*Task to carry out:*
Repeat the lines that follow, leaving nothing out.

# # # #

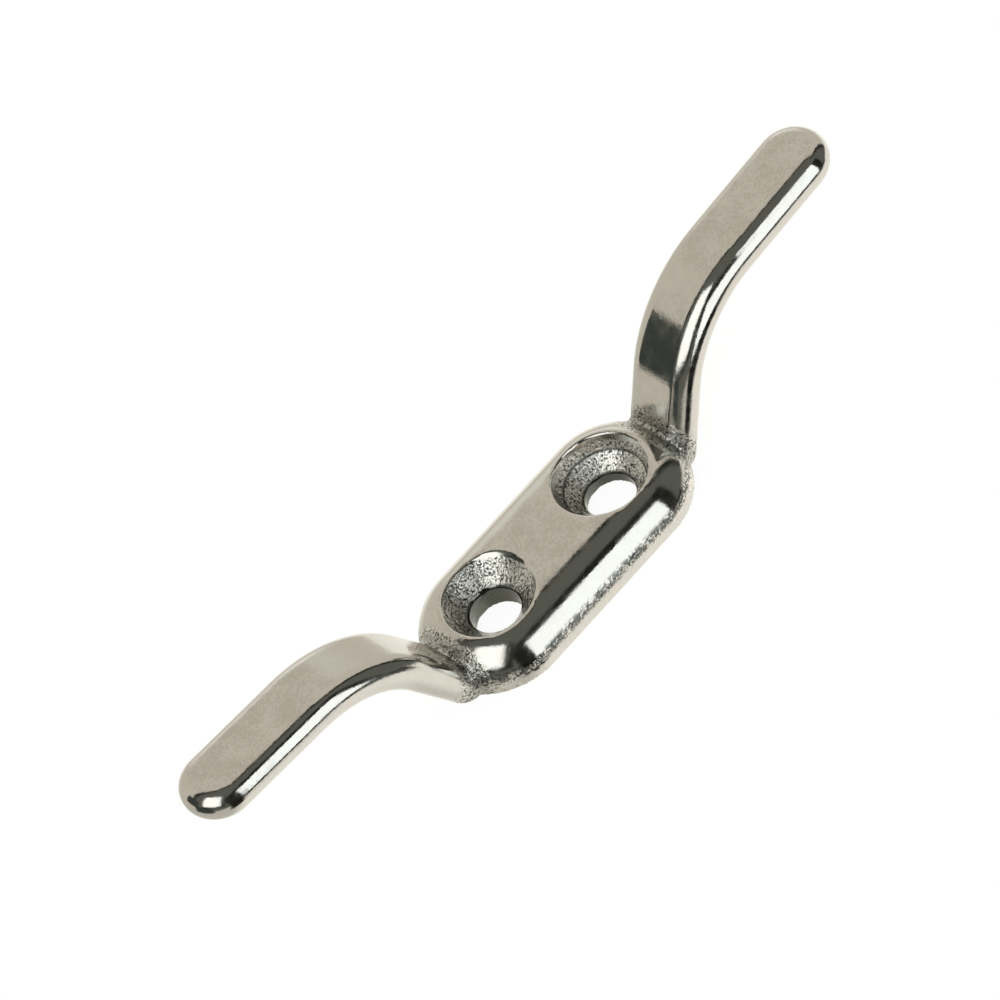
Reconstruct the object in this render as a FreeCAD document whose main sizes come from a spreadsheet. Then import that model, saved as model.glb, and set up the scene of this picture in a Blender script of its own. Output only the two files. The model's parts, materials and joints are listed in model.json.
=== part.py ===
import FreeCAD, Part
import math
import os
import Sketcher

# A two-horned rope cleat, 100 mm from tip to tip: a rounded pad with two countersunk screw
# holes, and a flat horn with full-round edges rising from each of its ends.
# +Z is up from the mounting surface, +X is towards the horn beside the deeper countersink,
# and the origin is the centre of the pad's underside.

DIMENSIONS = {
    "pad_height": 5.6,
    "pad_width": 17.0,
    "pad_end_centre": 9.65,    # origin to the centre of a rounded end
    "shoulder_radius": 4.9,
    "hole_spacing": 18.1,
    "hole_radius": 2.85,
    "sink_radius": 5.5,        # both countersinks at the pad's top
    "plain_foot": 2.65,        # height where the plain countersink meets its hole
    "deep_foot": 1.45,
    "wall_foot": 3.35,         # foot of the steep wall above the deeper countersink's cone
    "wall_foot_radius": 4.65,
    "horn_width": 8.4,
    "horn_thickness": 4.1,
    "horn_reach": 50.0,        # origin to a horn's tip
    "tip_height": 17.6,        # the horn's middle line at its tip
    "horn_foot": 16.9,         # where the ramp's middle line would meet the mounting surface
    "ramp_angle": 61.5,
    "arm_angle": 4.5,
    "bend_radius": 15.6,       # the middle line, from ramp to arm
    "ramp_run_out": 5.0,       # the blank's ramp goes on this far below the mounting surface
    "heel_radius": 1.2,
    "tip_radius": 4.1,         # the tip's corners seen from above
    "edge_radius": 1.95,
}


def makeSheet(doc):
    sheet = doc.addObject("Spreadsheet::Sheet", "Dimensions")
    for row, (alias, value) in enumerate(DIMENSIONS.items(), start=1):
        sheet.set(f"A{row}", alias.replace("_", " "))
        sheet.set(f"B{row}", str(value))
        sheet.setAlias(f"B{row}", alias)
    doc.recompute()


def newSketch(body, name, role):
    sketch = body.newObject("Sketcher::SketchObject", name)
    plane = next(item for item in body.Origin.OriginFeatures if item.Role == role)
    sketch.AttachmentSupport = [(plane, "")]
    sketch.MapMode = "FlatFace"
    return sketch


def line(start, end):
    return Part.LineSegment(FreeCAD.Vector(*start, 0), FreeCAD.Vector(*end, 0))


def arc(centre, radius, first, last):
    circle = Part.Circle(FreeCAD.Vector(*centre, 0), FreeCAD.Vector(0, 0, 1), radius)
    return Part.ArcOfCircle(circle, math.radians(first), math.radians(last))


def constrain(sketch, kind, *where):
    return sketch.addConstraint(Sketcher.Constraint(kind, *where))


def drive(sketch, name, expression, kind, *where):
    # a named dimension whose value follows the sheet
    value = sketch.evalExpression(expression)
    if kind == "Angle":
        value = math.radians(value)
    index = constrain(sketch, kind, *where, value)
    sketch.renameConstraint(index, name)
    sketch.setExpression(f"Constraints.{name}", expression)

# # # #

*Output for this task:*
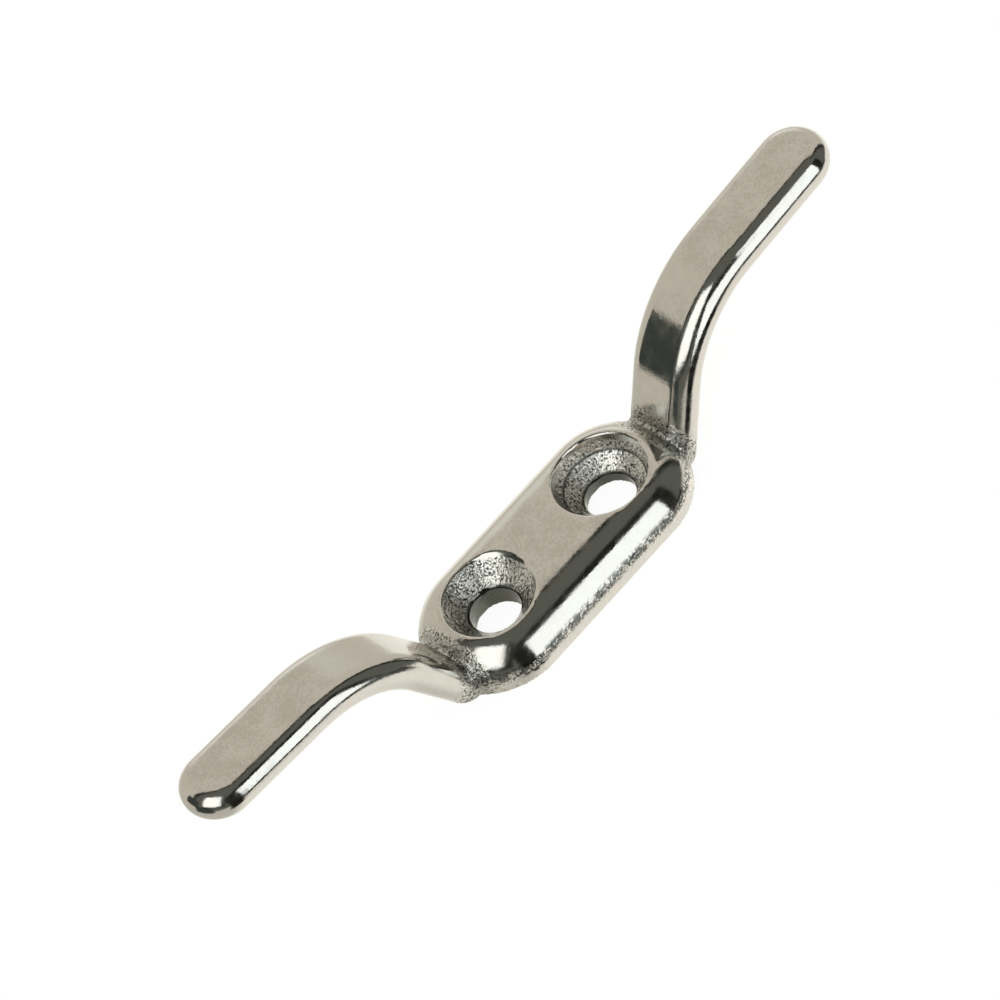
Reconstruct the object in this render as a FreeCAD document whose main sizes come from a spreadsheet. Then import that model, saved as model.glb, and set up the scene of this picture in a Blender script of its own. Output only the two files. The model's parts, materials and joints are listed in model.json.
=== part.py ===
import FreeCAD, Part
import math
import os
import Sketcher

# A two-horned rope cleat, 100 mm from tip to tip: a rounded pad with two countersunk screw
# holes, and a flat horn with full-round edges rising from each of its ends.
# +Z is up from the mounting surface, +X is towards the horn beside the deeper countersink,
# and the origin is the centre of the pad's underside.

DIMENSIONS = {
    "pad_height": 5.6,
    "pad_width": 17.0,
    "pad_end_centre": 9.65,    # origin to the centre of a rounded end
    "shoulder_radius": 4.9,
    "hole_spacing": 18.1,
    "hole_radius": 2.85,
    "sink_radius": 5.5,        # both countersinks at the pad's top
    "plain_foot": 2.65,        # height where the plain countersink meets its hole
    "deep_foot": 1.45,
    "wall_foot": 3.35,         # foot of the steep wall above the deeper countersink's cone
    "wall_foot_radius": 4.65,
    "horn_width": 8.4,
    "horn_thickness": 4.1,
    "horn_reach": 50.0,        # origin to a horn's tip
    "tip_height": 17.6,        # the horn's middle line at its tip
    "horn_foot": 16.9,         # where the ramp's middle line would meet the mounting surface
    "ramp_angle": 61.5,
    "arm_angle": 4.5,
    "bend_radius": 15.6,       # the middle line, from ramp to arm
    "ramp_run_out": 5.0,       # the blank's ramp goes on this far below the mounting surface
    "heel_radius": 1.2,
    "tip_radius": 4.1,         # the tip's corners seen from above
    "edge_radius": 1.95,
}


def makeSheet(doc):
    sheet = doc.addObject("Spreadsheet::Sheet", "Dimensions")
    for row, (alias, value) in enumerate(DIMENSIONS.items(), start=1):
        sheet.set(f"A{row}", alias.replace("_", " "))
        sheet.set(f"B{row}", str(value))
        sheet.setAlias(f"B{row}", alias)
    doc.recompute()


def newSketch(body, name, role):
    sketch = body.newObject("Sketcher::SketchObject", name)
    plane = next(item for item in body.Origin.OriginFeatures if item.Role == role)
    sketch.AttachmentSupport = [(plane, "")]
    sketch.MapMode = "FlatFace"
    return sketch


def line(start, end):
    return Part.LineSegment(FreeCAD.Vector(*start, 0), FreeCAD.Vector(*end, 0))


def arc(centre, radius, first, last):
    circle = Part.Circle(FreeCAD.Vector(*centre, 0), FreeCAD.Vector(0, 0, 1), radius)
    return Part.ArcOfCircle(circle, math.radians(first), math.radians(last))


def constrain(sketch, kind, *where):
    return sketch.addConstraint(Sketcher.Constraint(kind, *where))


def drive(sketch, name, expression, kind, *where):
    # a named dimension whose value follows the sheet
    value = sketch.evalExpression(expression)
    if kind == "Angle":
        value = math.radians(value)
    index = constrain(sketch, kind, *where, value)
    sketch.renameConstraint(index, name)
    sketch.setExpression(f"Constraints.{name}", expression)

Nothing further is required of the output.